Select the lines below containing the word "hinge".

━━━━━━━━━━━━━━━━━━━━━━━━━━━━━━

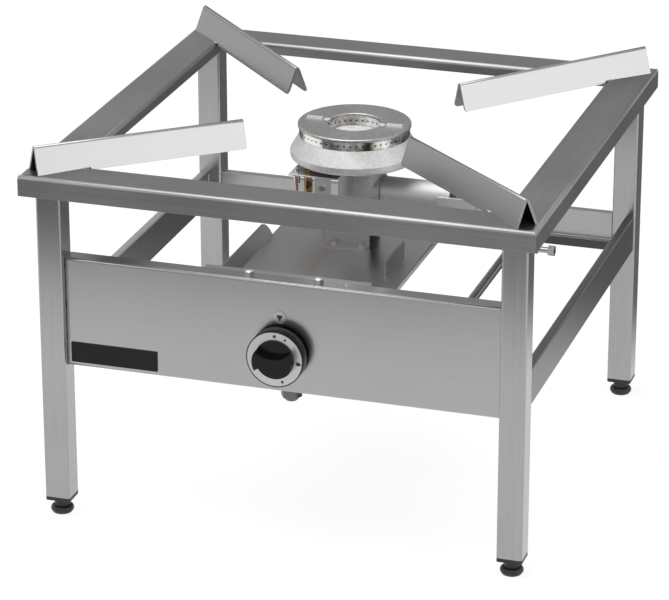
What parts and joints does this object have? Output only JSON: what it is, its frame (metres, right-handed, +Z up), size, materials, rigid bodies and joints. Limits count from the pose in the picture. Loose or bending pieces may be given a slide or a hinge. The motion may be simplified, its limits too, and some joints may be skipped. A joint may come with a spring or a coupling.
{
  "type": "stock pot range",
  "caption": "Square free-standing gas stool for large pots, with a folded steel top frame, leaning pot supports, a lift-off ring burner, a tap knob and screw feet.",
  "frame": {"origin": "on the floor, under the middle of the overall box", "axes": "+X to the right seen from the knob, +Y away from the knob, +Z up"},
  "size_m": [0.6, 0.6046, 0.456],
  "materials": {
    "frame_steel": "brushed",
    "support_steel": "satin sheet",
    "sheet_steel": "fine brushed",
    "machined_steel": "turned",
    "polished_steel": "polished",
    "cast_aluminium": "sand cast",
    "dial_aluminium": "satin",
    "black_plastic": "moulded",
    "dark_steel": "blackened",
    "brass": "machined",
    "copper": "drawn tube"
  },
  "bodies": {
    "stand": {"top_frame_front": "frame_steel", "top_frame_back": "frame_steel", "top_frame_left": "frame_steel", "top_frame_right": "frame_steel", "leg_front_left": "frame_steel", "leg_front_right": "frame_steel", "leg_back_left": "frame_steel", "leg_back_right": "frame_steel", "foot_cap_front_left": "black_plastic", "foot_cap_front_right": "black_plastic", "foot_cap_back_left": "black_plastic", "foot_cap_back_right": "black_plastic", "rail_left": "frame_steel", "rail_right": "frame_steel", "rail_back": "frame_steel", "control_panel": "sheet_steel", "burner_carrier": "sheet_steel", "carrier_bolts": "sheet_steel", "carrier_nuts": "sheet_steel", "pot_support_front_left": "support_steel", "pot_support_front_right": "support_steel", "pot_support_back_left": "support_steel", "pot_support_back_right": "support_steel", "burner_body": "cast_aluminium", "burner_stand": "sheet_steel", "stand_screws": "sheet_steel", "injector_yoke": "sheet_steel", "injector": "brass", "pilot_bracket": "dark_steel", "pilot_burner": "brass", "pilot_pipe": "copper", "thermocouple": "copper", "thermocouple_lead": "copper", "gas_tap_body": "brass", "magnet_unit": "dark_steel", "index_disc": "dial_aluminium", "feed_pipe": "sheet_steel", "feed_pipe_nuts": "brass", "supply_pipe": "sheet_steel", "supply_pipe_nut": "brass", "inlet_stub": "dark_steel", "inlet_nut": "frame_steel"},
    "crown": {"burner_crown": "machined_steel", "port_ring": "polished_steel", "inner_port_ring": "polished_steel"},
    "push_rod": {"tap_plunger": "dark_steel"},
    "turning_knob": {"tap_spindle": "dark_steel", "knob": "black_plastic", "dial_ring": "dial_aluminium"},
    "shutter": {"air_shutter": "sheet_steel"},
    "foot_front_left": {"foot_pad_front_left": "black_plastic", "foot_stem_front_left": "dark_steel"},
    "foot_front_right": {"foot_pad_front_right": "black_plastic", "foot_stem_front_right": "dark_steel"},
    "foot_back_left": {"foot_pad_back_left": "black_plastic", "foot_stem_back_left": "dark_steel"},
    "foot_back_right": {"foot_pad_back_right": "black_plastic", "foot_stem_back_right": "dark_steel"}
  },
  "joints": [
    {"name": "crown_lift", "type": "slide", "parent": "stand", "child": "crown", "axis": [0, 0, 1], "range_m": [0, 0.06]},
    {"name": "knob_push", "type": "slide", "parent": "stand", "child": "push_rod", "axis": [0, 1, 0], "range_m": [0, 0.004], "stiffness_N_per_m": 1500, "springref_m": -0.004},
    {"name": "knob_turn", "type": "hinge", "parent": "push_rod", "child": "turning_knob", "pos_m": [0, -0.2697, 0.236], "axis": [0, -1, 0], "range_deg": [0, 160]},
    {"name": "air_shutter_set", "type": "slide", "parent": "stand", "child": "shutter", "axis": [1, 0, 0], "range_m": [0, 0.008]},
    {"name": "foot_height_front_left", "type": "slide", "parent": "stand", "child": "foot_front_left", "axis": [0, 0, -1], "range_m": [0, 0.015]},
    {"name": "foot_height_front_right", "type": "slide", "parent": "stand", "child": "foot_front_right", "axis": [0, 0, -1], "range_m": [0, 0.015]},
    {"name": "foot_height_back_left", "type": "slide", "parent": "stand", "child": "foot_back_left", "axis": [0, 0, -1], "range_m": [0, 0.015]},
    {"name": "foot_height_back_right", "type": "slide", "parent": "stand", "child": "foot_back_right", "axis": [0, 0, -1], "range_m": [0, 0.015]}
  ]
}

━━━━━━━━━━━━━━━━━━━━━━━━━━━━━━

- _OUTPUT FOR THIS EXERCISE_:
What parts and joints does this object have? Output only JSON: what it is, its frame (metres, right-handed, +Z up), size, materials, rigid bodies and joints. Limits count from the pose in the picture. Loose or bending pieces may be given a slide or a hinge. The motion may be simplified, its limits too, and some joints may be skipped. A joint may come with a spring or a coupling.
    {"name": "knob_turn", "type": "hinge", "parent": "push_rod", "child": "turning_knob", "pos_m": [0, -0.2697, 0.236], "axis": [0, -1, 0], "range_deg": [0, 160]},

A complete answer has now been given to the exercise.